The LX1 is a series hybrid that incorporates a driveline that consists of electric drive motors mounted at the wheels, electric hydraulics, an energy storage system, a significantly smaller diesel engine and new machine architecture. It’s this combination that enables the substantial gain in fuel efficiency. The prototype – which has 98% new parts and a fundamentally new machine design – is capable of doing the work of a wheel loader that’s one size larger. At this stage, the LX1 is part of a research project and it is not commercially available.

The Volvo Group defines electromobility as ‘commercial vehicles and machines that can utilize an electrical motor to propel or to perform the main purpose of the machine’. A hybrid is classified as a machine that uses more than one power source and captures and reuses energy that would otherwise be wasted. It is a pre-requisite that the machine has the capability for energy storage to count as a true hybrid.

Volvo CE started its journey with electromobility and hybrid technology in 1998. The company has long-term plans to develop products and services for electromobility, including electric hybrids and electric sites.

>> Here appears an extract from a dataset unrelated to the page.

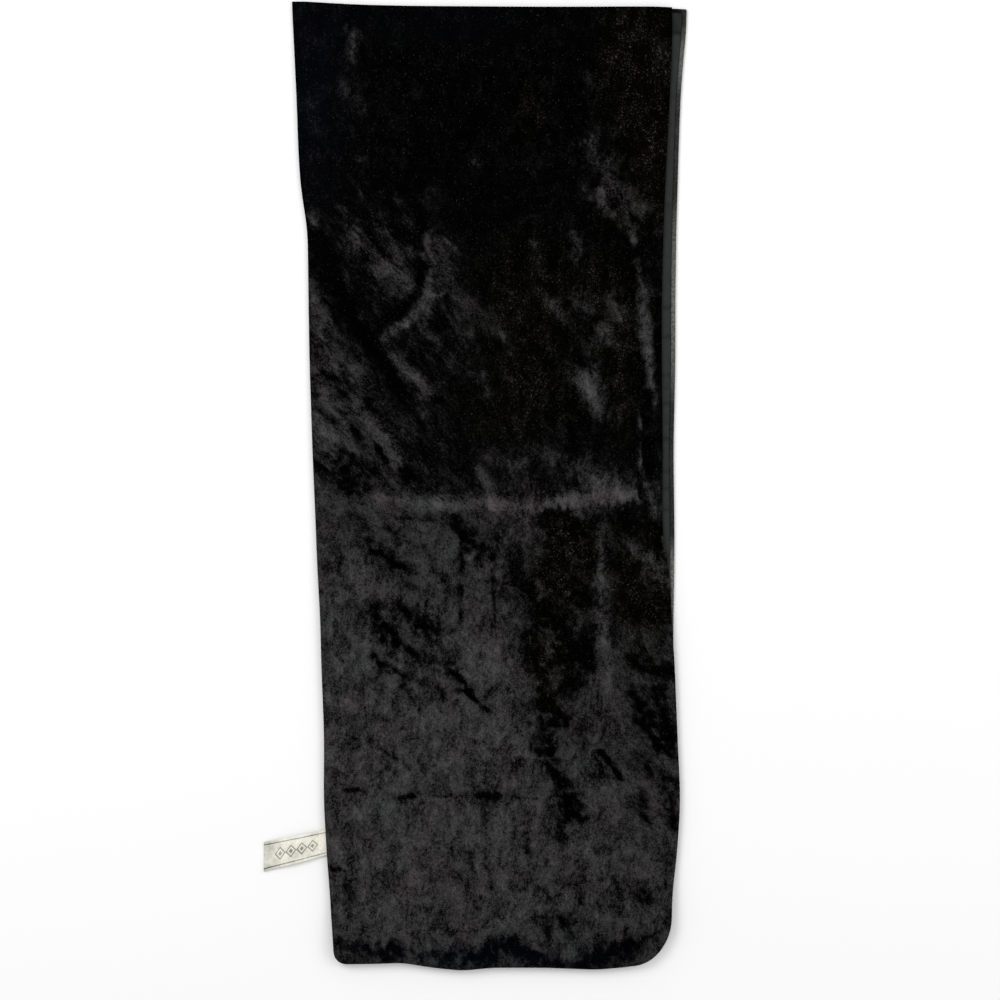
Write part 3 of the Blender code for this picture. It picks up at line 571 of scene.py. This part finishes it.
def make_lining(settings):
    columns = np.concatenate([
        LINING_FROM_EDGE + np.array((0.0, 0.0015, 0.0040, 0.0090)),
        np.linspace(0.022, USUAL_WIDTH - 0.036, 30),
        USUAL_WIDTH - LINING_FROM_EDGE - np.arange(STRIP_COLUMNS, -1, -1) * STRIP_STEP,
    ])
    length = FOLD_STARTS - LINING_FROM_EDGE
    rows = [LINING_FROM_EDGE + from_end(CLOSE_TO_LINING_END, length, apart) for apart in LINING_ROWS]
    grid = stole_grid(*rows, columns)
    below = grid["upper"] < 0.01
    photo_y = PHOTO_END_Y + grid["along"] / PIXEL
    ripple, shaded = np.zeros_like(photo_y), np.zeros_like(photo_y)
    for place, half_width, height in PUCKERS:
        ridge = np.exp(-((photo_y - place) / (half_width * PUCKERS_WIDER)) ** 2)
        ripple = ripple + height * MM * ridge
        shaded = shaded + ridge * max(0.0, -height) * PUCKER_SHADE
    inward = np.clip((grid["from_right"] - LINING_FROM_EDGE) / PUCKERS_REACH_IN, 0, 1)
    ripple = ripple * (1 - inward) * below
    rim = eased(np.minimum(grid["from_edge"] - LINING_FROM_EDGE, LINING_RIM) / LINING_RIM)
    middle = (LINING_OUTER_DEPTH + LINING_INNER_DEPTH) / 2
    outer = corners_at(grid, middle + (LINING_OUTER_DEPTH - middle) * rim)
    inner = corners_at(grid, middle + (LINING_INNER_DEPTH + ripple - middle) * rim)
    faces = closed_faces(*grid["across"].shape)
    darker = eased((DARKER_TO_Y - photo_y) / DARKER_OVER) * eased((photo_y - DARKER_FROM_Y) / DARKER_OVER)
    shaded = (np.minimum(shaded, 1.3) * (1 - inward) + darker) * below
    return new_object("lining_cloth", (outer, inner), faces, lining_material(settings), shaded=shaded)


# label and sewing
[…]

“Although we believe that there will be a major shift toward electric hybrid technology in the future, our customers, quite rightly, want improved efficiency now. We are delivering this through more conventional technologies and soft offers,” says Scott Young, electromobility program manager at Volvo CE.

“This is because we need to meet customers’ immediate expectations in terms of total cost of ownership (TCO). A large part of TCO is energy cost, but other significant expenses include purchase price and maintenance. These aspects help drive our hybrid development plans. Therefore, before we launch a machine like the LX1, you can expect to see elements of this design incorporated into our products. This supports short and mid-term developments and requirements while the market continues to accept the technology, technology improves and the cost of new technologies decreases.”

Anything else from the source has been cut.